# Help dealing with FMC



## OldSouth (Jun 29, 2010)

Hi

I just played against a army that had 5 FMC. 3 bloodthirsters and 2 daemon princess. Between the breath of chaos and not being able to hit them I got badly beaten up. My Gk army was just no match for them. What is the best way to fight them?
k:


----------



## Magpie_Oz (Jan 16, 2012)

Ow !

Shoot shoot shoot and shoot some more.

I played against 4 FMC just the other week and so I put all my guys together in a blob and we put up so much firepower we brought them down, then assaulted them.

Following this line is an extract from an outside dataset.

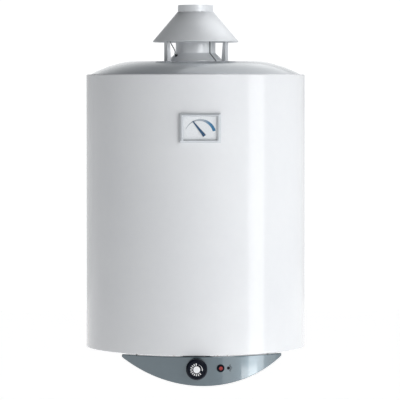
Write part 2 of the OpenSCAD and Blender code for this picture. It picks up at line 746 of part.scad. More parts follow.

TBH I was a big lucky and my opponent dished them up in penny packets rather than just all at once. I am thinking about adding in a heap of Psilencers for the RoF as a kind of non-skyfire flak unit.


----------



## Iron_Freak220 (Nov 8, 2009)

OldSouth said:


> Hi
> 
> I just played against a army that had 5 FMC. 3 bloodthirsters and 2 daemon princess. Between the breath of chaos and not being able to hit them I got badly beaten up. My Gk army was just no match for them. What is the best way to fight them?
> k:


Did you mean 3 Princes and 2 Bloodthirsters?

Also consider taking a fortification with a quad gun. The thing shoots 4 twin-linked, skyfire shots every turn. Remember each hit you score forces the FMC to make a grounded test. So shoot down one, focus fire, repeat until all dead.


----------



## Magpie_Oz (Jan 16, 2012)

Iron_Freak220 said:


> Did you mean 3 Princes and 2 Bloodthirsters?
> 
> Also consider taking a fortification with a quad gun. The thing shoots 4 twin-linked, skyfire shots every turn. Remember each hit you score forces the FMC to make a grounded test. So shoot down one, focus fire, repeat until all dead.


not quite each hit, one per enemy unit that hits.


----------



## Iron_Freak220 (Nov 8, 2009)

Magpie_Oz said:


> not quite each hit, one per enemy unit that hits.


Are you following me? 

Also, you are correct. That puts a damper on that strategy. In that case I really don't see an effective way to beat 5 FMCs at this point in the game.


----------



## Archaon18 (Feb 17, 2012)

Wait till Skyfire becomes more widespread when stuff gets new editions before seriously making in depth tactics, but the best tactic here is to get a fortification (Or two, depending on points as this could likely be over 2000) and filling the same target with Autcannon shells, hoping it falls down and annihilating it with everything else


----------



## Suijin (Aug 11, 2011)

Shoot with spare rhino chasis storm bolters to try to get a hit (no wounding necessary) to force more grounding checks.


----------



## Starsplice (Jul 17, 2012)

GK losing to Daemons? Heresy!!! Send the SoB!!

Jokes aside, yes like everyone has said, focus your shooting against the FMCs then assault. 3+ saves will fail with torrent fire, and your force weapons will finish the job. 

FMC monsters aren't too scary either. They can only shoot, they can't assault, if you stay out of LOS he has to come to you and you can shoot them down quickly. I would trap the FMC into coming after you and pulling it down then finishing the job in CC.


----------